A trama de Léa se torna tão importante, que é a partir dela que, da metade pra frente, O Rei do Gado passa a girar. O assassinato de Ralph se torna o centro da novela. Bruno, Léa, Marcos, Marita, Suzane e seu marido, Orestes (Luiz Parreiras) são suspeitos. Daí pra frente, a novela se torna uma grande história policial, conseguindo ótima audiência e todos, emissora e público, terminam felizes para sempre.
Do jeito que eu coloco a coisa, pode parecer que acho O Rei do Gado uma novela ruim. Não acho. É uma história até interessante, mas que poderia ser infinitamente melhor. Rafaela, que deveria ser uma grande vilã, movimentando as tramas, acaba relegada à fazenda, sem muito acrescentar à novela. Seria interessante um embate com Luana, tanto pela herança como pelo próprio amor de Bruno. Enfim, coisas que poderiam ter sido e não aconteceram.
O Rei do Gado é um novelão com cara de clássico, tem seus atrativos e acertos, mas já começava a mostrar características do que se transformaria a Teledramaturgia nas décadas seguintes: um emaranhado de ótimas histórias que não são contadas.
Por Walter de Azevedo
7 Quebraram tudo:
Bem legal seu texto Walter!
Também sou apaixonado pela primeira fase da novela. A impressão que tive é que eu estava vendo cinema pela primeira vez em uma novela. Aliás, sempre cito a primeira fase de O Rei do Gado como o melhor trabalho do Benedito na TV, se bem que a direção tem um mérito enorme ali.
Depoiis, confesso que deixei a novela de lado. Nao tenho paciência com o Benedito.
E concordo, Walter, é um novelão, clássico. Apesar de eu ter visto pouco, reconheço que a novela tem grandes méritos.

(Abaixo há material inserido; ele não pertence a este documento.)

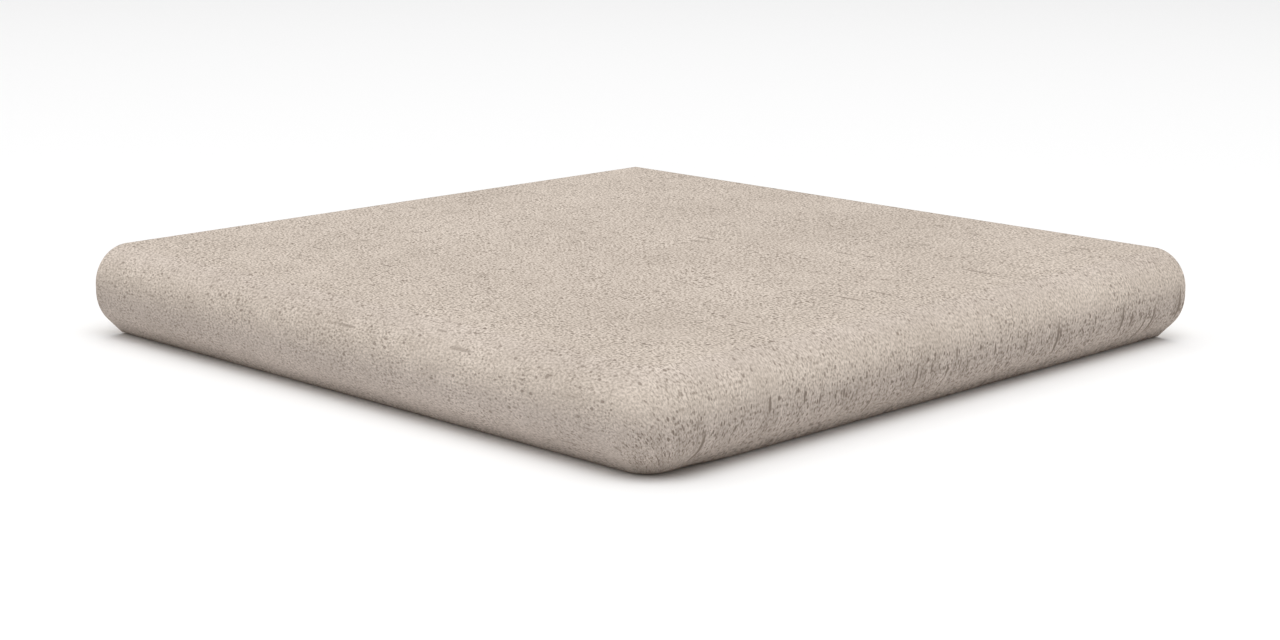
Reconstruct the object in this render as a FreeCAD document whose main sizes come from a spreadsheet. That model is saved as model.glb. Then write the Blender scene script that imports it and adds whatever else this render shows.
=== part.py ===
"""Corner stair tread of fired clinker: a square slab with one rounded nosing that turns the corner.

The frame is in millimetres with +Z up. The tread stands on the foot of its nosing at height 0, with the
middle of its square over the origin. The nosing runs along the front (-Y) side, turns the rounded corner
at +X, -Y, and runs back along the right (+X) side. The other two sides are cut square, to meet the next
treads. Below the slab, behind the nosing, is the recess that takes the step and its mortar bed, and the
bed face over it has key grooves for the mortar.
"""

import FreeCAD, Part
import math
import os
import Sketcher

NODE = "corner_tread"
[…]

Parabéns pelo ótimo texto!
Gostei bastante da análise.
Você foi muito coerente, Walter. Concordo contigo. O Rei do Gado é uma novela agradável de se assistir, muito bem escrita, mas essa segunda fase está morníssima.

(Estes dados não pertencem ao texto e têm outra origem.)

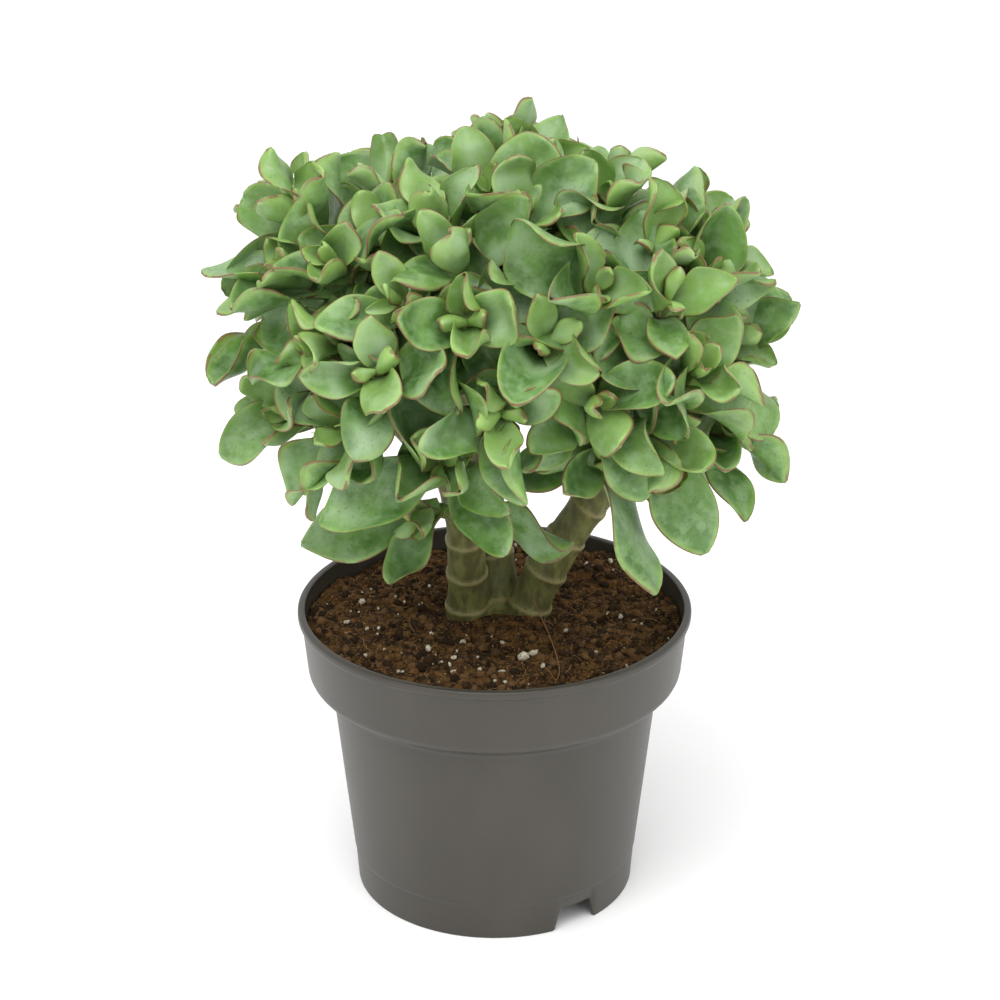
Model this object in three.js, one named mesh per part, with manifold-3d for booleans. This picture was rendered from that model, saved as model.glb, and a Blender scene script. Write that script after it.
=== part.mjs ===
// A ripple-leaf jade plant standing in its plastic nursery pot, at real size.
// Units are millimetres. +Z is up and the front is -Y. The origin is the centre of the pot's foot ring, on
// the surface that the pot stands on. The plant is grown from rules: three woody stems rise from one root
// crown and fork into limbs, each limb carries leafy shoots, and each shoot carries crossed pairs of thick wavy leaves
// that lean away from their neighbours until they have room.

import * as THREE from "three";
import { mergeVertices } from "three/addons/utils/BufferGeometryUtils.js";
import Module from "manifold-3d";

const wasm = await Module();
wasm.setup();

// ---------------------------------------------------------------- driving dimensions

const TOUCH_GAP = 0.3; // between two pieces that would touch

const pot = {
  height: 131,
  lipRadius: 85,
  lipHeight: 3.6,
  lipOverhang: 1.6, // how far the lip stands out past the collar
  collarDraft: 2.6, // how much narrower the collar is at its lower edge
  collarHeight: 30,
  ledgeHeight: 6, // the slope that joins the collar to the body
  bodyTopRadius: 71,
  bodyBottomRadius: 62.6,
  footHeight: 16.5,
  footRadius: 61,
  wall: 1.6,
  floorThickness: 2.2,
  drainHoleRadius: 4.5,
  drainHoleCircle: 38,
  drainHoleCount: 6,
  notchWidth: 21,
  notchHeight: 10.5,
  notchAzimuths: [35, 215], // degrees from the front, anticlockwise seen from above
  segments: 36, // round the pot and the soil in it
};

const soil = {
  freeboard: 9.5, // from the pot's lip down to the soil
  relief: 1.6,
};

const stem = {
  footRadius: 9.4,
  forkRadius: 7.2,
  ringSpacing: 19, // between the scars of fallen leaf pairs
  ringSwelling: 0.09,
  sides: 9,
};

const limb = { footRadius: 6, tipRadius: 4, sides: 6 };
const twig = { footRadius: 3.4, tipRadius: 1.8, sides: 5, reach: 34 };

const leaf = {
  growth: 1, // of the lengths listed below with the leaf pairs and the long leaves
  widthShare: 0.7, // of the leaf's length
  thickness: 2.6,
  baseWidthShare: 0.3, // of the blade's width, where the leaf clasps its twig
  widestAt: 0.62, // along the leaf
  cup: 0.3, // how far the margins stand up, as a share of the half width
  pairSpacing: 6,
};

// ---------------------------------------------------------------- solids from geometry

// A closed three.js geometry as a manifold-3d solid.
function solidOf(geometry) {
  const loose = geometry.index ? geometry.toNonIndexed() : geometry;
  const bare = new THREE.BufferGeometry().setAttribute("position", loose.getAttribute("position"));
  const merged = mergeVertices(bare, 1e-3);
  const corners = merged.index.array;
  const kept = [];
  for (let i = 0; i < corners.length; i += 3) {
    const [a, b, c] = corners.subarray(i, i + 3);
    if (a !== b && b !== c && a !== c) kept.push(a, b, c);
  }
  return new wasm.Manifold(
    new wasm.Mesh({
      numProp: 3,
      vertProperties: merged.attributes.position.array,
      triVerts: new Uint32Array(kept),
    }),
  );
}

function geometryOf(solid) {
  const made = solid.getMesh();
  const places = new Float32Array(made.numVert * 3);
  for (let i = 0; i < made.numVert; i++) {
    places.set(made.vertProperties.subarray(i * made.numProp, i * made.numProp + 3), i * 3);
  }
  return new THREE.BufferGeometry()
    .setAttribute("position", new THREE.BufferAttribute(places, 3))
    .setIndex(new THREE.BufferAttribute(made.triVerts, 1));
}

// Skins a stack of rings into one closed geometry. Each ring runs anticlockwise about the way the stack
// grows, and the first and the last may be single points.
function skin(rings) {
  const corners = [];
  const first = rings[0];
  const last = rings.at(-1);
  for (let j = 1; j + 1 < first.length; j++) corners.push(first[0], first[j + 1], first[j]);
  for (let j = 1; j + 1 < last.length; j++) corners.push(last[0], last[j], last[j + 1]);
  for (let i = 0; i + 1 < rings.length; i++) {
    const [low, high] = [rings[i], rings[i + 1]];
    const sides = Math.max(low.length, high.length);
    for (let j = 0; j < sides; j++) {
      const k = (j + 1) % sides;
      if (high.length > 1) corners.push(low.length > 1 ? low[j] : low[0], high[k], high[j]);
      if (low.length > 1) corners.push(low[j], low[k], high.length > 1 ? high[k] : high[0]);
    }
  }
  return new THREE.BufferGeometry().setFromPoints(corners);
}

// A profile of [radius, height] pairs turned about the Z axis.
function revolve(profile, segments) {
  const outline = profile.map(([radius, height]) => new THREE.Vector2(radius, height));
  return new THREE.LatheGeometry(outline, segments).rotateX(Math.PI / 2);
}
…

Essa novela tem uma das trilhas sonoras mais lindas que já existiu. E ainda tenho o cd lançado na época de sua exibição inédita.

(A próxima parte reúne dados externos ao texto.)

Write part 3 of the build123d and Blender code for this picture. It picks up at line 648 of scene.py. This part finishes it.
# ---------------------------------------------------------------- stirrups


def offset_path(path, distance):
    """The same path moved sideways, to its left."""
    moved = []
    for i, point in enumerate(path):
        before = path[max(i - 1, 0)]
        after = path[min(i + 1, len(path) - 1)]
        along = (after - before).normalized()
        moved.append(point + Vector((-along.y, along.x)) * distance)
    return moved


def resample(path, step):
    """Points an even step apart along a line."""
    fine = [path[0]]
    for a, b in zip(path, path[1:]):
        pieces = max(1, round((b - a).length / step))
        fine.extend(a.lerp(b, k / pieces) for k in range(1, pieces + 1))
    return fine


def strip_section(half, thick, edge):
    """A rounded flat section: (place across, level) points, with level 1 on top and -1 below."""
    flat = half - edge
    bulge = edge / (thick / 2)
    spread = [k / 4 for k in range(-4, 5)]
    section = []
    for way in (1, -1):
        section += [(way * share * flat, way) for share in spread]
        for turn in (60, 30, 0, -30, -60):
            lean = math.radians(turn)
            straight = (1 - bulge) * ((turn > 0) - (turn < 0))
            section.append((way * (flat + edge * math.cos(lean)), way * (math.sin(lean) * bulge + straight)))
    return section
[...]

Uma pena eu não ter esse Canal Viva.
Concordo em absoluto, Walter! Apesar de toda beleza e poesia da novela, O Rei do Gado é uma novela cujos grandes acontecimentos se restringiram a primeira fase. No texto não foi mencionado, mas a segunda fase ainda conta com o desaparecimento de Bruno, que torna a trama ainda mais cansativa. O mérito maior desta segunda fase se resumiu aos personagens secundários: a já citada Léa, o sem-terra vivido por Jackson Antunes, e o Senador Caxias em seu envolvimento com a luta dos sem-terra e no imbróglio amoroso com a empregada.
Uma observação: Rafaela, ao final, é revelada como sobrinha de Berdinazzi também. Ela não era filha do irmão dele que morreu na guerra (Marcelo Anthony)?
Concordo. Assisti "O Rei do Gado" em sua exibição original e na reprise do VAPVDN. Como na primeira vez eu tinha 7 anos, e na segunda, acho, 9, a análise ficou comprometida. Mas é verdade que o estilo de Benedito é marcado por tal lentidão que, muitas vezes, prejudica a boa contagem da história.
Um dos motivos que me fez acompanhar a trama foi a volta de Glória Pires às novelas depois de 3 anos. Acredito que todos esperavam por uma boa personagem que seria a real antagonista da história. Mesmo com as paralelas conduzindo a história, como bem analisou o Walter, a novela nunca deixou de ter um ritmo lento e talvez a maior marca disso seja as incontáveis andanças de Luana pelos canaviais. Mesmo assim, gosto da novela.